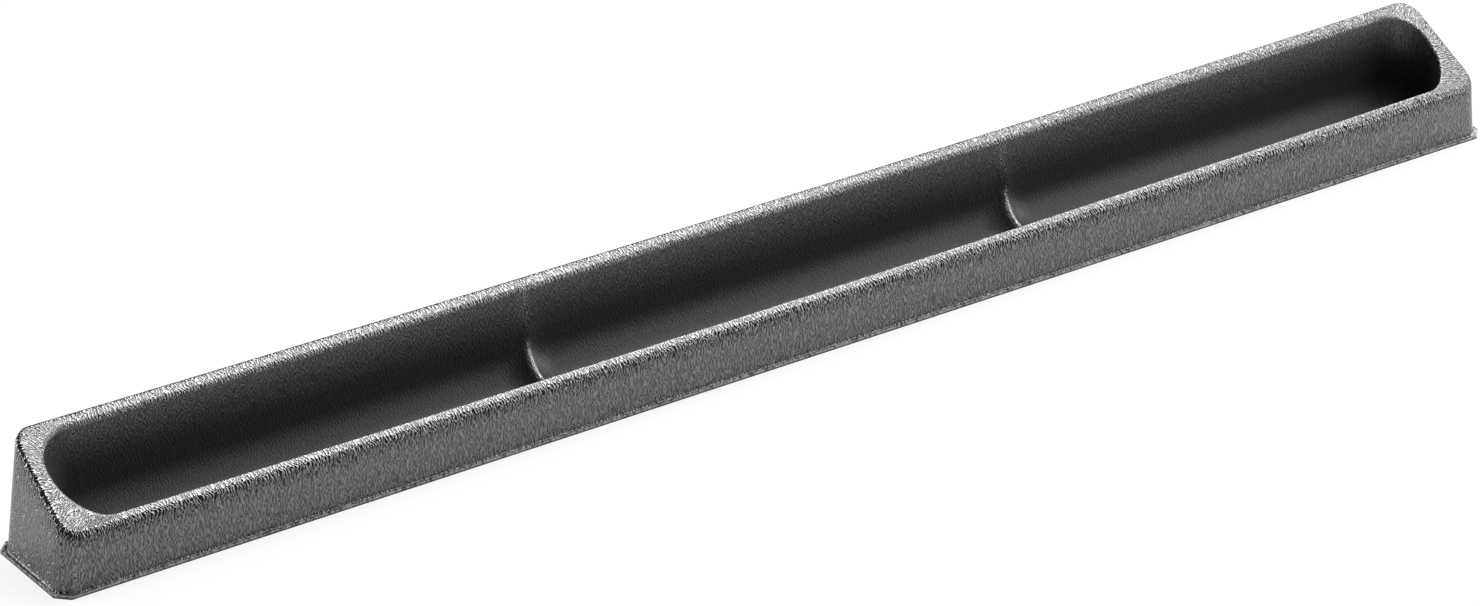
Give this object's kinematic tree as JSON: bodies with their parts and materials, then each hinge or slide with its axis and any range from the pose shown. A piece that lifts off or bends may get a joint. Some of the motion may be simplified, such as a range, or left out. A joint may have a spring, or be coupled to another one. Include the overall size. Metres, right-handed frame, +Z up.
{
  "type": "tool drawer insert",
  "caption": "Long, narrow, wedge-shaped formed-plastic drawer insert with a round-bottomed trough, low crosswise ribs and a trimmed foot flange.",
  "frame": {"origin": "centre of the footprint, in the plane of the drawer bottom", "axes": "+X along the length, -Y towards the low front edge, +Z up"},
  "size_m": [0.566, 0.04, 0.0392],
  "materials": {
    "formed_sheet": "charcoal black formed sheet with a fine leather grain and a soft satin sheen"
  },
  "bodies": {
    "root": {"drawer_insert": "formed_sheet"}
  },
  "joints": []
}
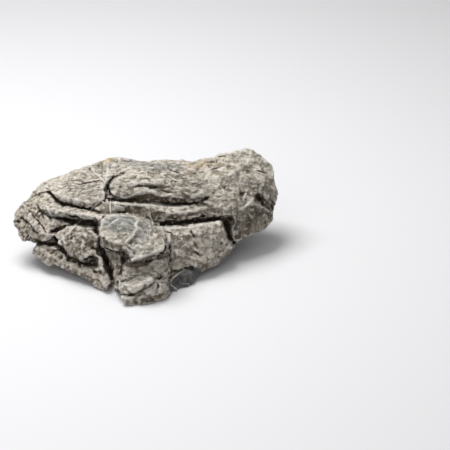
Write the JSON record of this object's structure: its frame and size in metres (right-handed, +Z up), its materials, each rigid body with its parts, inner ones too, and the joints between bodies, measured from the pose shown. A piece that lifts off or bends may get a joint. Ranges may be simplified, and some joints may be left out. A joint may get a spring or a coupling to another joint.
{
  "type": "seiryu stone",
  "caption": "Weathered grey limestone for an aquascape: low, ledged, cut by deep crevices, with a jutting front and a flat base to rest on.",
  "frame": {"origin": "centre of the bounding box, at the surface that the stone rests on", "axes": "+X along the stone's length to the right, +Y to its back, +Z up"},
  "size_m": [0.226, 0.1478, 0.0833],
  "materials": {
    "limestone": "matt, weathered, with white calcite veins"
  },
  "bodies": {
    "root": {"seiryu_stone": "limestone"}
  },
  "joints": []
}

--------------------------------

Using the listing above, pick out each line that contains the word "right", then copy it.

Give this object's kinematic tree as JSON: bodies with their parts and materials, then each hinge or slide with its axis and any range from the pose shown. A piece that lifts off or bends may get a joint. Some of the motion may be simplified, such as a range, or left out. A joint may have a spring, or be coupled to another one. Include the overall size. Metres, right-handed frame, +Z up.
Write the JSON record of this object's structure: its frame and size in metres (right-handed, +Z up), its materials, each rigid body with its parts, inner ones too, and the joints between bodies, measured from the pose shown. A piece that lifts off or bends may get a joint. Ranges may be simplified, and some joints may be left out. A joint may get a spring or a coupling to another joint.
  "frame": {"origin": "centre of the bounding box, at the surface that the stone rests on", "axes": "+X along the stone's length to the right, +Y to its back, +Z up"},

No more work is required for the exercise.